_WHAT YOU HAVE TO DO_
Copy every line of the listing exactly.

_MATERIAL PROVIDED_

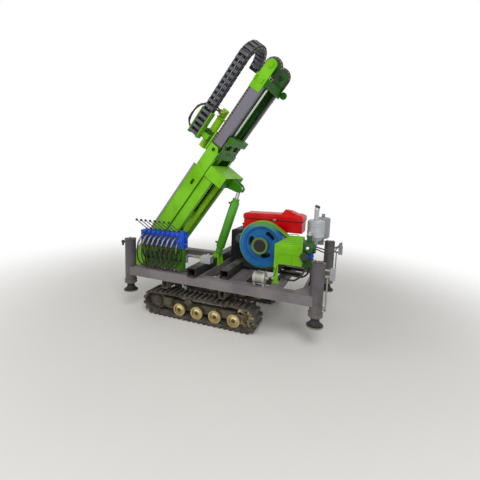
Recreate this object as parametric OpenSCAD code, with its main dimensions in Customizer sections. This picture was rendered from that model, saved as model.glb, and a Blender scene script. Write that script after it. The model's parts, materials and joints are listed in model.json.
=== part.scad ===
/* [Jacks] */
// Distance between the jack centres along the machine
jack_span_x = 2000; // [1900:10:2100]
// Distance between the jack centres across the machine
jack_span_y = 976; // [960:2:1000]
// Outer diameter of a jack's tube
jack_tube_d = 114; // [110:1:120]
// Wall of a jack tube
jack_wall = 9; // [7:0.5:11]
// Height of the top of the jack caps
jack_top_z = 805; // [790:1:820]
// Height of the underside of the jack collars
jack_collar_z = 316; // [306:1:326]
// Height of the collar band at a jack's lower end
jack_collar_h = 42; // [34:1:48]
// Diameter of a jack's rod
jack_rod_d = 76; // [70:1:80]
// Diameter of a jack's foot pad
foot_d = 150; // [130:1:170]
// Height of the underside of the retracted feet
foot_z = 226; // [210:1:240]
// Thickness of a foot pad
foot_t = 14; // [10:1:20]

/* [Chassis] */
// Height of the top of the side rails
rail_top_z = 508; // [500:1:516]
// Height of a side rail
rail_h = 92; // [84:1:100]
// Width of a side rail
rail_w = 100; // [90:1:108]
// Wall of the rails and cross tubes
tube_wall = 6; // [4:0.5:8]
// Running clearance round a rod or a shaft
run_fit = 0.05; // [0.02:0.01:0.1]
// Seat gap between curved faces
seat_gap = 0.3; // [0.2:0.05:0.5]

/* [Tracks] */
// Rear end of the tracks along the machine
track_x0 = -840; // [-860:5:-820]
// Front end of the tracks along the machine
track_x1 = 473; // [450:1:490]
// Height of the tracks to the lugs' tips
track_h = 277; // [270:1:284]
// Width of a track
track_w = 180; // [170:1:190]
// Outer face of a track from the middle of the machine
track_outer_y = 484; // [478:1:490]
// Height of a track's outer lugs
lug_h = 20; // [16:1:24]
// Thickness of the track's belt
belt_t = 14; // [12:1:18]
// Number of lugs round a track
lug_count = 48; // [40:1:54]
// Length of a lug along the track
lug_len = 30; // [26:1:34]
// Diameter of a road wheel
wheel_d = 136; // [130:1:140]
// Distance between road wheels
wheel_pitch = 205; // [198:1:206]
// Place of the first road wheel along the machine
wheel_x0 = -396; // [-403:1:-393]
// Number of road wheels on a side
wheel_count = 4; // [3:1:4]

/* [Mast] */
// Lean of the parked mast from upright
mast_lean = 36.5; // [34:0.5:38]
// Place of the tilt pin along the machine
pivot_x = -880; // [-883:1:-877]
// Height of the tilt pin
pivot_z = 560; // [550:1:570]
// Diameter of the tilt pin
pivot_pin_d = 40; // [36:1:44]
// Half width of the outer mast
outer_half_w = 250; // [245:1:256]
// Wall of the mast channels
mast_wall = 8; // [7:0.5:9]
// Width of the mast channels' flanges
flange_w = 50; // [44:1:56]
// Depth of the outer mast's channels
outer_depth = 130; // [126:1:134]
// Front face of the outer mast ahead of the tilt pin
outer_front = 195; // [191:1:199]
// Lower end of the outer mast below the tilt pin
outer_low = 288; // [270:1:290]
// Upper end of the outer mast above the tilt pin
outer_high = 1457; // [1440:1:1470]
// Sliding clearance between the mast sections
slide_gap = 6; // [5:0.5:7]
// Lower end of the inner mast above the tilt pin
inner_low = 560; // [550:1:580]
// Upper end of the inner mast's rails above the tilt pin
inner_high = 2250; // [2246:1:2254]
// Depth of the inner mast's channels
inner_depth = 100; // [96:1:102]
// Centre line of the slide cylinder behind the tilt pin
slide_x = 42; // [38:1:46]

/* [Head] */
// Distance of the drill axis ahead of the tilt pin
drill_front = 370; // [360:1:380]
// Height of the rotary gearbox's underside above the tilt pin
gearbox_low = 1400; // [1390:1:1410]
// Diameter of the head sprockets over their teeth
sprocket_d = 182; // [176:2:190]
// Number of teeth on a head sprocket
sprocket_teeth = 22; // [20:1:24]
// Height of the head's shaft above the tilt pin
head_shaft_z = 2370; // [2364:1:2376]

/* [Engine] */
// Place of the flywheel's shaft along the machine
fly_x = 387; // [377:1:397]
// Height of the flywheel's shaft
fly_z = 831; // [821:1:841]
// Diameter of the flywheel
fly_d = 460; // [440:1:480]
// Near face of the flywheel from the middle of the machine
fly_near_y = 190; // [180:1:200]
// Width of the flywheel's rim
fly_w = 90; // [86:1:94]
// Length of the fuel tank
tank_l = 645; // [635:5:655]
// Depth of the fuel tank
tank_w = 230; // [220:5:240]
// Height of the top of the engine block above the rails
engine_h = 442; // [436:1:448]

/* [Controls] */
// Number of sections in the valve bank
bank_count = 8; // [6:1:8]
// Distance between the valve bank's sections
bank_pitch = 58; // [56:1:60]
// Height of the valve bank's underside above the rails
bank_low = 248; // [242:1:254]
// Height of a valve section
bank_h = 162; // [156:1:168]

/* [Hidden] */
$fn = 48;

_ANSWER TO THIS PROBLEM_
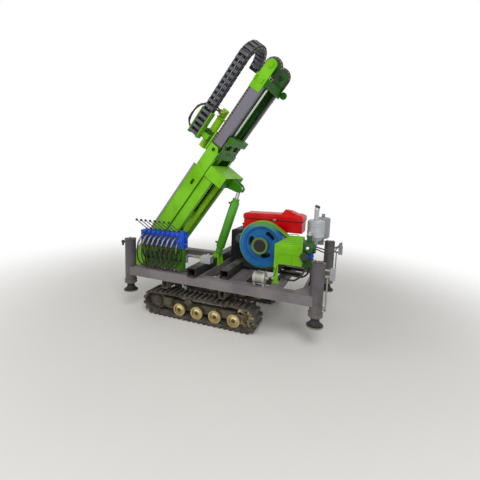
Recreate this object as parametric OpenSCAD code, with its main dimensions in Customizer sections. This picture was rendered from that model, saved as model.glb, and a Blender scene script. Write that script after it. The model's parts, materials and joints are listed in model.json.
=== part.scad ===
/* [Jacks] */
// Distance between the jack centres along the machine
jack_span_x = 2000; // [1900:10:2100]
// Distance between the jack centres across the machine
jack_span_y = 976; // [960:2:1000]
// Outer diameter of a jack's tube
jack_tube_d = 114; // [110:1:120]
// Wall of a jack tube
jack_wall = 9; // [7:0.5:11]
// Height of the top of the jack caps
jack_top_z = 805; // [790:1:820]
// Height of the underside of the jack collars
jack_collar_z = 316; // [306:1:326]
// Height of the collar band at a jack's lower end
jack_collar_h = 42; // [34:1:48]
// Diameter of a jack's rod
jack_rod_d = 76; // [70:1:80]
// Diameter of a jack's foot pad
foot_d = 150; // [130:1:170]
// Height of the underside of the retracted feet
foot_z = 226; // [210:1:240]
// Thickness of a foot pad
foot_t = 14; // [10:1:20]

/* [Chassis] */
// Height of the top of the side rails
rail_top_z = 508; // [500:1:516]
// Height of a side rail
rail_h = 92; // [84:1:100]
// Width of a side rail
rail_w = 100; // [90:1:108]
// Wall of the rails and cross tubes
tube_wall = 6; // [4:0.5:8]
// Running clearance round a rod or a shaft
run_fit = 0.05; // [0.02:0.01:0.1]
// Seat gap between curved faces
seat_gap = 0.3; // [0.2:0.05:0.5]

/* [Tracks] */
// Rear end of the tracks along the machine
track_x0 = -840; // [-860:5:-820]
// Front end of the tracks along the machine
track_x1 = 473; // [450:1:490]
// Height of the tracks to the lugs' tips
track_h = 277; // [270:1:284]
// Width of a track
track_w = 180; // [170:1:190]
// Outer face of a track from the middle of the machine
track_outer_y = 484; // [478:1:490]
// Height of a track's outer lugs
lug_h = 20; // [16:1:24]
// Thickness of the track's belt
belt_t = 14; // [12:1:18]
// Number of lugs round a track
lug_count = 48; // [40:1:54]
// Length of a lug along the track
lug_len = 30; // [26:1:34]
// Diameter of a road wheel
wheel_d = 136; // [130:1:140]
// Distance between road wheels
wheel_pitch = 205; // [198:1:206]
// Place of the first road wheel along the machine
wheel_x0 = -396; // [-403:1:-393]
// Number of road wheels on a side
wheel_count = 4; // [3:1:4]

/* [Mast] */
// Lean of the parked mast from upright
mast_lean = 36.5; // [34:0.5:38]
// Place of the tilt pin along the machine
pivot_x = -880; // [-883:1:-877]
// Height of the tilt pin
pivot_z = 560; // [550:1:570]
// Diameter of the tilt pin
pivot_pin_d = 40; // [36:1:44]
// Half width of the outer mast
outer_half_w = 250; // [245:1:256]
// Wall of the mast channels
mast_wall = 8; // [7:0.5:9]
// Width of the mast channels' flanges
flange_w = 50; // [44:1:56]
// Depth of the outer mast's channels
outer_depth = 130; // [126:1:134]
// Front face of the outer mast ahead of the tilt pin
outer_front = 195; // [191:1:199]
// Lower end of the outer mast below the tilt pin
outer_low = 288; // [270:1:290]
// Upper end of the outer mast above the tilt pin
outer_high = 1457; // [1440:1:1470]
// Sliding clearance between the mast sections
slide_gap = 6; // [5:0.5:7]
// Lower end of the inner mast above the tilt pin
inner_low = 560; // [550:1:580]
// Upper end of the inner mast's rails above the tilt pin
inner_high = 2250; // [2246:1:2254]
// Depth of the inner mast's channels
inner_depth = 100; // [96:1:102]
// Centre line of the slide cylinder behind the tilt pin
slide_x = 42; // [38:1:46]

/* [Head] */
// Distance of the drill axis ahead of the tilt pin
drill_front = 370; // [360:1:380]
// Height of the rotary gearbox's underside above the tilt pin
gearbox_low = 1400; // [1390:1:1410]
// Diameter of the head sprockets over their teeth
sprocket_d = 182; // [176:2:190]
// Number of teeth on a head sprocket
sprocket_teeth = 22; // [20:1:24]
// Height of the head's shaft above the tilt pin
head_shaft_z = 2370; // [2364:1:2376]

/* [Engine] */
// Place of the flywheel's shaft along the machine
fly_x = 387; // [377:1:397]
// Height of the flywheel's shaft
fly_z = 831; // [821:1:841]
// Diameter of the flywheel
fly_d = 460; // [440:1:480]
// Near face of the flywheel from the middle of the machine
fly_near_y = 190; // [180:1:200]
// Width of the flywheel's rim
fly_w = 90; // [86:1:94]
// Length of the fuel tank
tank_l = 645; // [635:5:655]
// Depth of the fuel tank
tank_w = 230; // [220:5:240]
// Height of the top of the engine block above the rails
engine_h = 442; // [436:1:448]

/* [Controls] */
// Number of sections in the valve bank
bank_count = 8; // [6:1:8]
// Distance between the valve bank's sections
bank_pitch = 58; // [56:1:60]
// Height of the valve bank's underside above the rails
bank_low = 248; // [242:1:254]
// Height of a valve section
bank_h = 162; // [156:1:168]

/* [Hidden] */
$fn = 48;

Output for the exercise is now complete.